2 different issues here. 1. Not married means everything in relation to assets is done on equity - you take out what you put in - if the house is in her name and had her equity in it to start, it is hers - bloke has no claim unless he put in a proportion of the deposit etc - paying a share of living expenses does not count towards equity. 2. Children will be dealt with seperately and the man will have responsiility for support - probably a monthly amount
 
there is always a presumption that a husband/ wife, or just living together, that the wife is entitled to half of everything, even if she hasn't worked as, by looking after the home she has contributed equally to the partnership.
 
Imagine your ex-wife, divorced 22 yrs, contesting YOUR mother's Will because they always got on!

Don't 'kin start me on divorce's and the law!
 
Been 'lucky' with having had a really good marriage... But one or two I know have not been so fortunate...

When a brother in law divorced his gold digger of a wife they agreed on a figure of £400pcm as a fair sum for maintenace for their daughter... Anyway when it got to court the judge awarded her £600pcm which she didn't turn down...

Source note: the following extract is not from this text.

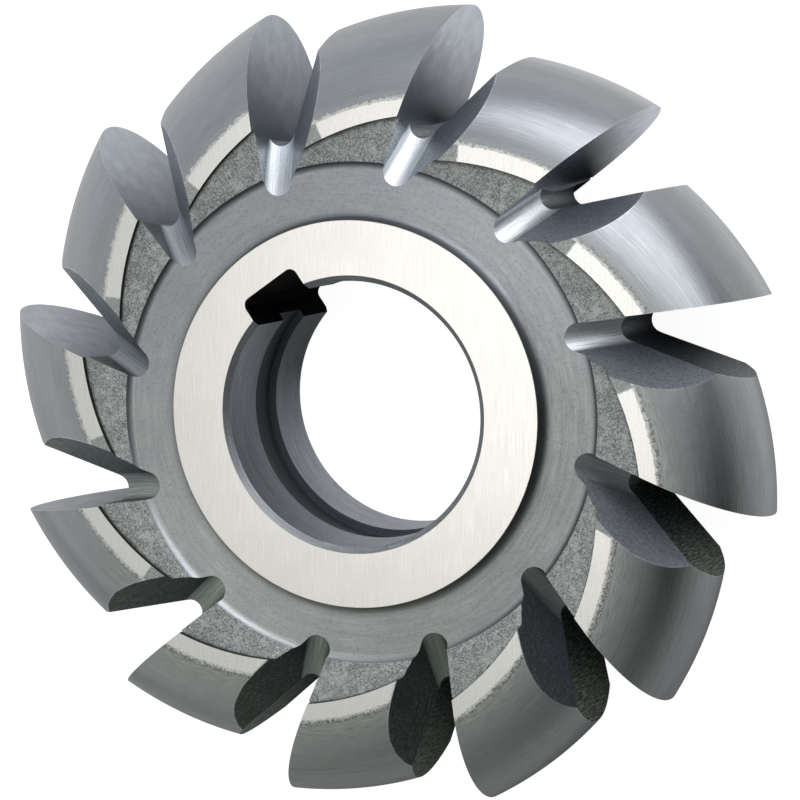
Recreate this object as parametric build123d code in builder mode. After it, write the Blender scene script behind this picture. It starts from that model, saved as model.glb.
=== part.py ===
from build123d import *
import os
from math import asin, cos, degrees, radians, sin, sqrt, tan

# A convex half-circle milling cutter, one piece of tool steel. It lies on its back hub face:
# the origin is the middle of that face, +Z is the axis, and +Y runs through the keyway.
# All sizes are in millimetres and degrees.

# Overall sizes and the form
outside_diameter = 100.0
hub_width = 24.0
form_radius = 12.0
tooth_count = 12
first_rake_angle = 3.0

# Bore and keyway
bore_diameter = 32.0
bore_chamfer = 0.7
relief_diameter = 34.0
relief_width = 6.6
key_width = 8.0
key_across = 34.8
key_corner_radius = 1.0

# Hub, ring groove and rough web on each side; heights are measured from the middle plane
hub_diameter = 46.5
groove_height = 10.3
groove_inner_corner = 1.1
groove_outer_corner = 1.1
web_inner_diameter = 60.3
web_height = 10.85

# Teeth: how far the form falls from one tooth to the next, and the ground flat on each flank
relief_per_pitch = 5.65
flank_height = 11.98
flank_depth = 13.37

# Rake face, offset from the axis, and where its grinding stops above the gullet floor
rake_offset = 7.85
grinding_depth = 0.15
grinding_stop = 33.6
grinding_wheel_radius = 50.0

# Gullet, milled straight through, and the sloping channel milled into it from each side.
# The roots are the floors' distances along the rake face, for the channel at groove height.
gullet_root = 33.2
gullet_opening = 26.6
gullet_root_radius = 1.55
channel_root = 27.25
channel_opening = 24.3
channel_root_radius = 1.7
channel_slope = 30.0
channel_stop = 4.0

# Derived values
tip_radius = outside_diameter / 2
middle = hub_width / 2
pitch = 360 / tooth_count
tip_angle = degrees(asin(rake_offset / tip_radius))
web_reach = web_inner_diameter / 2
web_overlap = 0.6
clear = 2.0
outer_reach = tip_radius + 5 * clear
tooth_start = tip_angle - 2.0
tooth_end = tooth_start + pitch - 0.5


def fallen(angle):
    """How far the relieved form has fallen at a polar angle, as a share of the turn."""
    return relief_per_pitch * (angle - tip_angle) / pitch


def polar(radius, angle):
    """The point at a radius and a polar angle, in the frame of one tooth."""
    return (radius * cos(radians(angle)), radius * sin(radians(angle)))


def step_radius(angle):
    """The radius at which the ground flank steps down to the rough web."""
    return tip_radius - flank_depth - fallen(angle)


# Core: the hub, the ring groove with its round corners, and the rough web, turned in one
wall = hub_diameter / 2
corner_rise = web_height - groove_height
corner_run = sqrt(2 * groove_outer_corner * corner_rise - corner_rise**2)
web_rim = step_radius(tooth_start) + web_overlap

with BuildPart() as core:
    with BuildSketch(Plane.XZ):
        with BuildLine():
            for side in (1, -1):
                hub_z = middle + side * hub_width / 2
                floor_z = middle + side * groove_height
                web_z = middle + side * web_height
                corner_z = floor_z + side * groove_inner_corner
                Polyline((0, middle), (0, hub_z), (wall, hub_z), (wall, corner_z))
                TangentArc(
                    (wall, corner_z), (wall + groove_inner_corner, floor_z), tangent=(0, -side)
                )
                Line((wall + groove_inner_corner, floor_z), (web_reach - corner_run, floor_z))
                TangentArc(
                    (web_reach - corner_run, floor_z), (web_reach, web_z), tangent=(1, 0)
                )
                Polyline((web_reach, web_z), (web_rim, web_z), (web_rim, middle))
        make_face()
    revolve(axis=Axis.Z)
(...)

One of the biggest causes of aggro in a friends marriage was his ownership of a classic car... When it came to divorce she only wanted half of its value as part of their settlement :confused:...
 
It's much less complicated without the Kid. My Ex decided she wanted out. We had no kids, just a house and a cat. Everything got split 50/50, she bought me out of the house and kept the damn cat. Luckily it was an amicable split so once the house and contents were done that was it. No thanks to her solicitor who spent weeks trying to convince her to try to take me to the cleaners (even though she wanted out). I guess I was lucky it was fairly easy but didn't make it any less painful. Did me a favour though otherwise I would nver have married the current Mrs H.